Le régime d'emploi des dockers est aujourd'hui défini aux articles L. 5543-1 à L. 5543-7 du code des transports :

- l'article L. 5343-1 du code des transports dispose que « les ports maritimes de commerce dans lesquels l'organisation de la manutention portuaire comporte la présence d'une main-d'oeuvre d'ouvriers dockers professionnels intermittents (...) sont déterminés par l'autorité compétente » : la liste actuelle résulte de l'arrêté du 25 septembre 1992 et comprend 29 ports 3 ( * ) ;

- l'article L. 5343-2 définit les différentes catégories d'ouvriers dockers qui existent « dans les ports mentionnés à l'article L. 5343-1 » ;

- enfin, les articles L. 5343-3 à L. 5343-7 s'appuient sur ces définitions pour fixer les principes et les règles en matière d'embauche.

Il s'ensuit que l'ensemble du régime d'emploi des dockers est subordonné à l'application de l'article L. 5343-1 . Il en va de même pour l'article R. 5543-2 qui délimite le périmètre d'activités auquel s'applique la priorité d'embauche des dockers, et qui renvoie explicitement aux « ports figurant sur la liste prévue à l'article L. 5343-1 » . C'est d'ailleurs l'interprétation de cette disposition réglementaire, anciennement article R. 511-2 du code des ports maritimes, qui est à l'origine du conflit de Port-La-Nouvelle.

Le problème vient en effet de la référence à la seule « présence d'une main-d'oeuvre d'ouvriers dockers professionnels intermittents » pour la détermination des ports concernés.
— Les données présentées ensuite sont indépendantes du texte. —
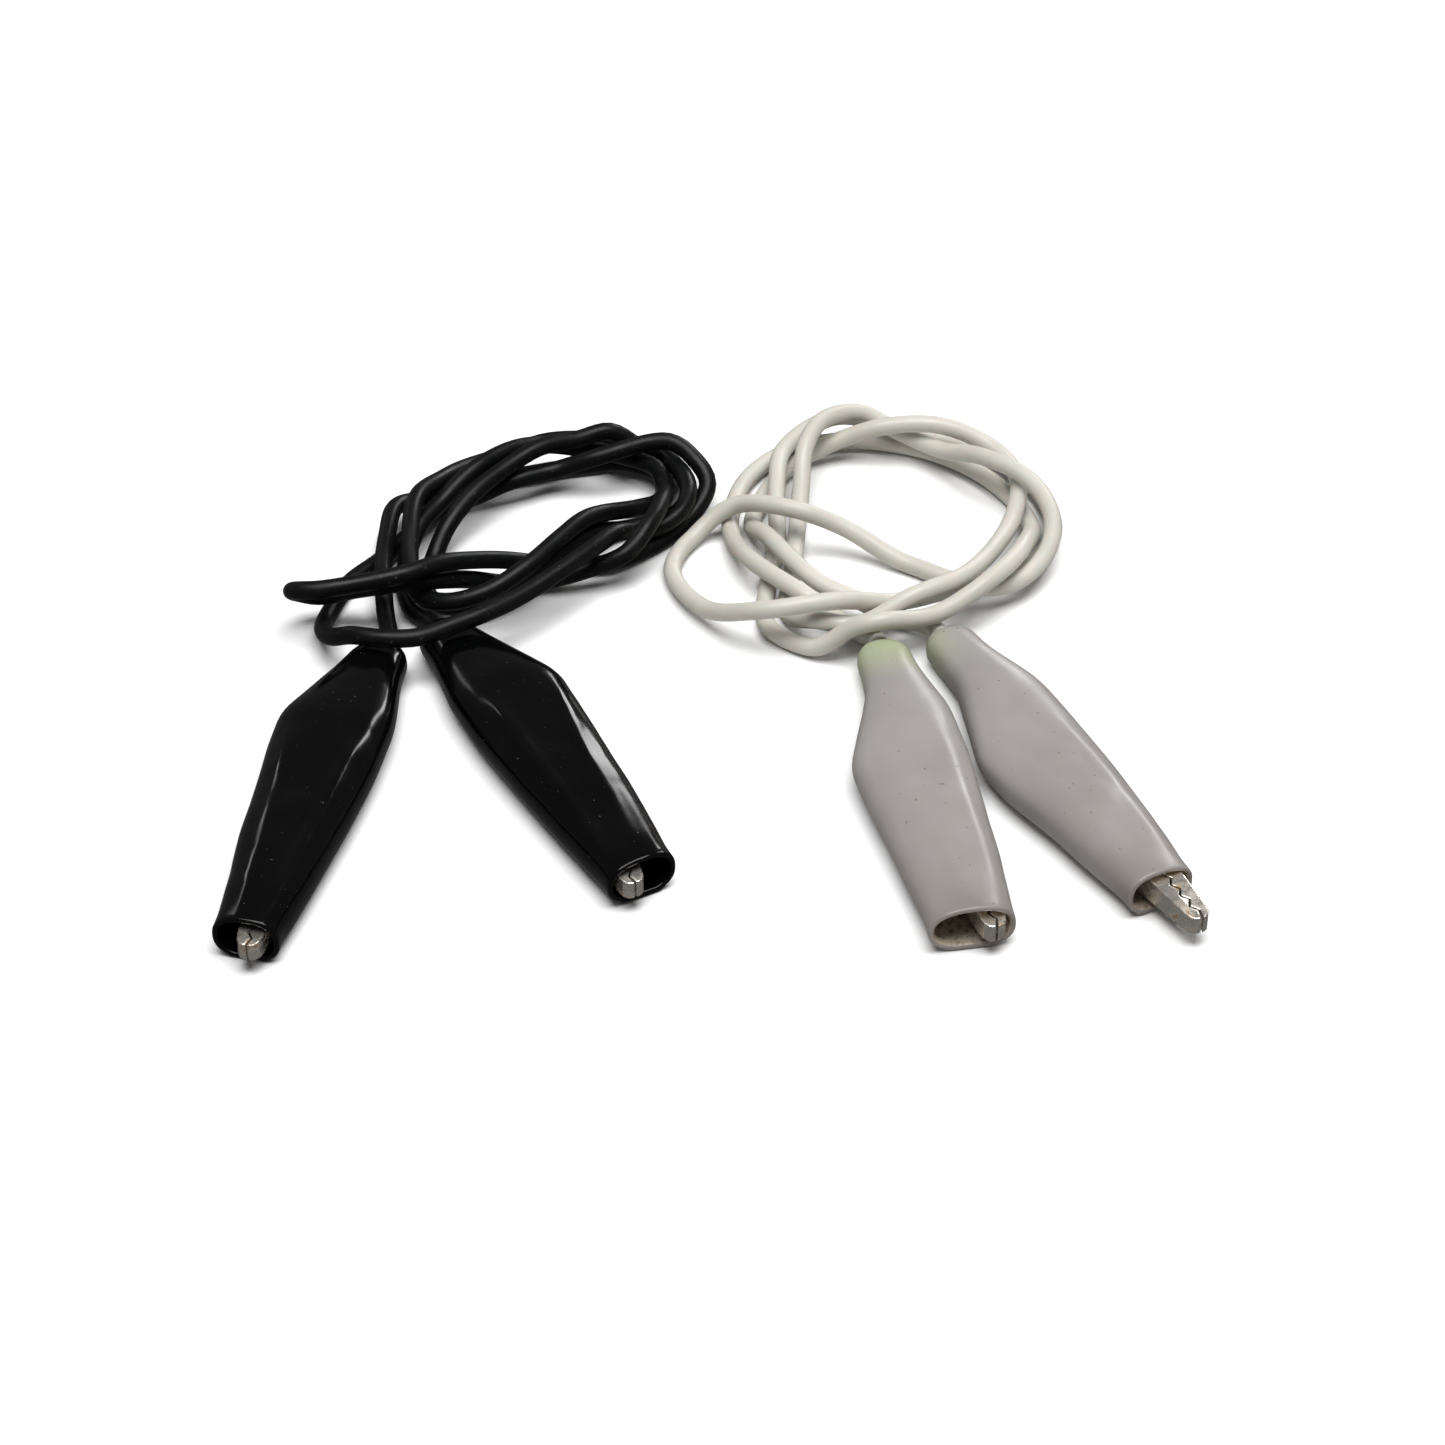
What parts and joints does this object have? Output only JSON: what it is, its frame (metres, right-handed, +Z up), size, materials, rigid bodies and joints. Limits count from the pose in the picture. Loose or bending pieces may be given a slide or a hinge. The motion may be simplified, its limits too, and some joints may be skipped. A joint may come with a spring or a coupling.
{
  "type": "alligator clip lead pair",
  "caption": "Black and white test leads, each a thin coiled cable with a booted spring alligator clip at both ends.",
  "frame": {"origin": "centre of the plan outline of the four boots and clips, on the plane that they rest on; the cables are left out of it", "axes": "+X from the black lead to the white lead; +Y from the clips to the coiled cables; +Z up, along the rivets"},
  "size_m": [0.0888, 0.0832, 0.0079],
  "materials": {
    "black_jacket": "satin black PVC with a little dust",
    "white_jacket": "satin warm white PVC",
    "copper": "bare copper strands",
    "nickel_steel": "nickel plate, a little stained",
    "spring_steel": "bright drawn wire",
    "solder": "dull solder",
    "black_vinyl": "glossy soft vinyl",
    "white_vinyl": "translucent satin soft vinyl"
  },
  "bodies": {
    "black_lead": {"black_cable_jacket": "black_jacket", "black_cable_wire": "copper", "black_left_fixed_jaw": "nickel_steel", "black_left_rivet": "nickel_steel", "black_left_spring": "spring_steel", "black_left_solder": "solder", "black_left_boot": "black_vinyl", "black_right_fixed_jaw": "nickel_steel", "black_right_rivet": "nickel_steel", "black_right_spring": "spring_steel", "black_right_solder": "solder", "black_right_boot": "black_vinyl"},
    "white_lead": {"white_cable_jacket": "white_jacket", "white_cable_wire": "copper", "white_left_fixed_jaw": "nickel_steel", "white_left_rivet": "nickel_steel", "white_left_spring": "spring_steel", "white_left_solder": "solder", "white_left_boot": "white_vinyl", "white_right_fixed_jaw": "nickel_steel", "white_right_rivet": "nickel_steel", "white_right_spring": "spring_steel", "white_right_solder": "solder", "white_right_boot": "white_vinyl"},
    "black_left_jaw": {"black_left_moving_jaw": "nickel_steel"},
    "black_right_jaw": {"black_right_moving_jaw": "nickel_steel"},
    "white_left_jaw": {"white_left_moving_jaw": "nickel_steel"},
    "white_right_jaw": {"white_right_moving_jaw": "nickel_steel"}
  },
  "joints": [
    {"name": "white_lead_apart", "type": "slide", "parent": "black_lead", "child": "white_lead", "axis": [1, 0, 0], "range_m": [0, 0.02]},
    {"name": "black_left_jaw_opens", "type": "hinge", "parent": "black_lead", "child": "black_left_jaw", "pos_m": [-0.03674, -0.00716, 0.0026], "axis": [0, 0, -1], "range_deg": [0, 9], "stiffness_Nm_per_rad": 0.067, "springref_deg": -17.19, "deforming": ["black_left_spring"]},
    {"name": "black_right_jaw_opens", "type": "hinge", "parent": "black_lead", "child": "black_right_jaw", "pos_m": [-0.01313, -0.00019, 0.0026], "axis": [0, 0, 1], "range_deg": [0, 9], "stiffness_Nm_per_rad": 0.067, "springref_deg": -17.19, "deforming": ["black_right_spring"]},
    {"name": "white_left_jaw_opens", "type": "hinge", "parent": "white_lead", "child": "white_left_jaw", "pos_m": [0.02125, -0.00501, 0.0026], "axis": [0, 0, -1], "range_deg": [0, 9], "stiffness_Nm_per_rad": 0.067, "springref_deg": -17.19, "deforming": ["white_left_spring"]},
    {"name": "white_right_jaw_opens", "type": "hinge", "parent": "white_lead", "child": "white_right_jaw", "pos_m": [0.03576, -0.00533, 0.0026], "axis": [0, 0, -1], "range_deg": [0, 9], "stiffness_Nm_per_rad": 0.067, "springref_deg": -17.19, "deforming": ["white_right_spring"]}
  ]
}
Cette formulation s'articule mal avec la disparition programmée du régime de l'intermittence, et pose d'ores et déjà des problèmes dans les ports où il n'y a plus d'intermittents. Il existe en effet un débat juridique sur le fait de savoir si l'absence de dockers intermittents doit être interprétée au niveau de chaque port ou à l'échelle nationale . À cela s'ajoute le fait que, pour maintenir la paix sociale, la liste des ports de l'arrêté du 25 septembre 1992 n'a jamais été mise à jour et est devenue obsolète.
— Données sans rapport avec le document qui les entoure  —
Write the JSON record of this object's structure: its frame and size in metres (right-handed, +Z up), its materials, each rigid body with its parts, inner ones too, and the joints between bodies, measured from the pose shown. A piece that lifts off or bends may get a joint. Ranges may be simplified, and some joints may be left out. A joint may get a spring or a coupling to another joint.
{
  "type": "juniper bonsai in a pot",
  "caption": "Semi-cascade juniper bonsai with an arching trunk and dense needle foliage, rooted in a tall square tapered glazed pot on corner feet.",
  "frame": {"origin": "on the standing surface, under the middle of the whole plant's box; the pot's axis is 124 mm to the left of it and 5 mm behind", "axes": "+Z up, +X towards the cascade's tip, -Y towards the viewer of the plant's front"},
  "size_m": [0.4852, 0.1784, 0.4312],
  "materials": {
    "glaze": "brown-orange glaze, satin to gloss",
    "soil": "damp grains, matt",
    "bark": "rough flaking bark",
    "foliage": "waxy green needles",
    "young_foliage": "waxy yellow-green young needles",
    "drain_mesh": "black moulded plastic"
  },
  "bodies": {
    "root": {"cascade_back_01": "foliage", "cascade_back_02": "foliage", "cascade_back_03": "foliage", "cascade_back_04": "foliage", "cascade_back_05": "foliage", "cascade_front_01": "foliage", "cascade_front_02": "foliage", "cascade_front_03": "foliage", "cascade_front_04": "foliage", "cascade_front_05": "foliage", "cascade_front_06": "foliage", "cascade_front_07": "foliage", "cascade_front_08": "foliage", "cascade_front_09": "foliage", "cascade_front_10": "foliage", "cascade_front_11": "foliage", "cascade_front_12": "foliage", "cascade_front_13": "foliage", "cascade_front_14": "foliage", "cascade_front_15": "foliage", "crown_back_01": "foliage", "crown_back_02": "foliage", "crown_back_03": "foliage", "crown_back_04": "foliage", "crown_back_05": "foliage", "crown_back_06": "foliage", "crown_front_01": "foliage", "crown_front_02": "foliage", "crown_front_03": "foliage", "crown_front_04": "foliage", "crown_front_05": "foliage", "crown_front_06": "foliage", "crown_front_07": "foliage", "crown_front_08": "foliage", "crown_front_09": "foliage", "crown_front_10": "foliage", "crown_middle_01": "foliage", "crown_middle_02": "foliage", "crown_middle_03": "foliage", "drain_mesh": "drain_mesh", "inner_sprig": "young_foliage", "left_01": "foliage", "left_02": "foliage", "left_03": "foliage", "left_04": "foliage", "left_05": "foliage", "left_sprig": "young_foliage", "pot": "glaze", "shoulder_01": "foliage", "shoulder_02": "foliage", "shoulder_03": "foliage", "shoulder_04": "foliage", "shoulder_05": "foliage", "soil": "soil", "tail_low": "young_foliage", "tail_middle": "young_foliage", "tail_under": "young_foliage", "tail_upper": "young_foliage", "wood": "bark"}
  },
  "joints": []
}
Il convient de noter que cette difficulté rédactionnelle avait probablement été laissée volontairement en suspens à l'occasion de la réforme de 1992, alors que le conflit social était intense (les dockers ont effectué 48 heures de grève hebdomadaire pendant près d'un an). Elle place aujourd'hui l'ensemble du dispositif dans une situation de grande fragilité : en l'absence de nouvelles dispositions, la disparition du dernier docker professionnel intermittent ouvrira mécaniquement une période d'incertitude, de contentieux et de forte conflictualité sociale . Il n'est donc guère possible de se contenter d'un statu quo .
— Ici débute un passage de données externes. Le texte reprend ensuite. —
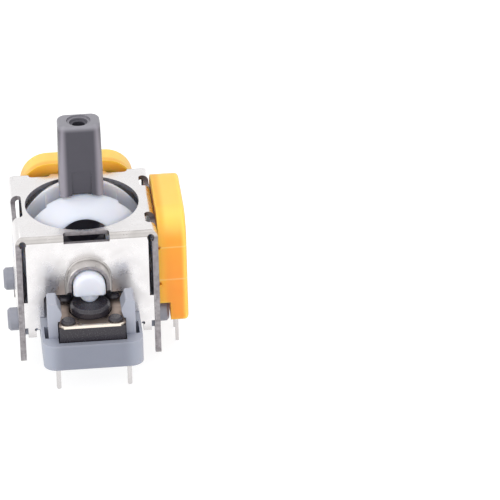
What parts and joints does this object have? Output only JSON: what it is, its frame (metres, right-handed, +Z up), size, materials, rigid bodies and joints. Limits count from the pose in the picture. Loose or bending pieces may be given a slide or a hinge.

Dans ce but, la présente proposition de loi procède à une série d'ajustements relativement techniques . L'article 1 er lève définitivement l'ambiguïté de l'article L. 5343-1 en supprimant toute référence à la présence de dockers intermittents sur les places portuaires. Les articles 3, 4 et 5 précisent respectivement les définitions des ouvriers dockers professionnels mensualisés et intermittents, et des ouvriers dockers occasionnels. L'article 7 améliore la rédaction de l'article du code des transports qui fixe le système de double priorité d'emploi des dockers mensualisés sur les dockers intermittents et des intermittents sur les occasionnels. Enfin, les articles 2 et 8 procèdent à des modifications rédactionnelles.


* 3 Dunkerque, Calais, Boulogne, Le Tréport, Dieppe, Fécamp, Le Havre, Rouen, Honfleur, Caen, Cherbourg, Saint-Malo, Roscoff, Brest, Douarnenez, Concarneau, Lorient, Nantes - Saint-Nazaire, La Rochelle, Bordeaux, Bayonne, Port-Vendres, Port-la-Nouvelle, Sète, Marseille, Toulon, Nice, Bastia et Ajaccio.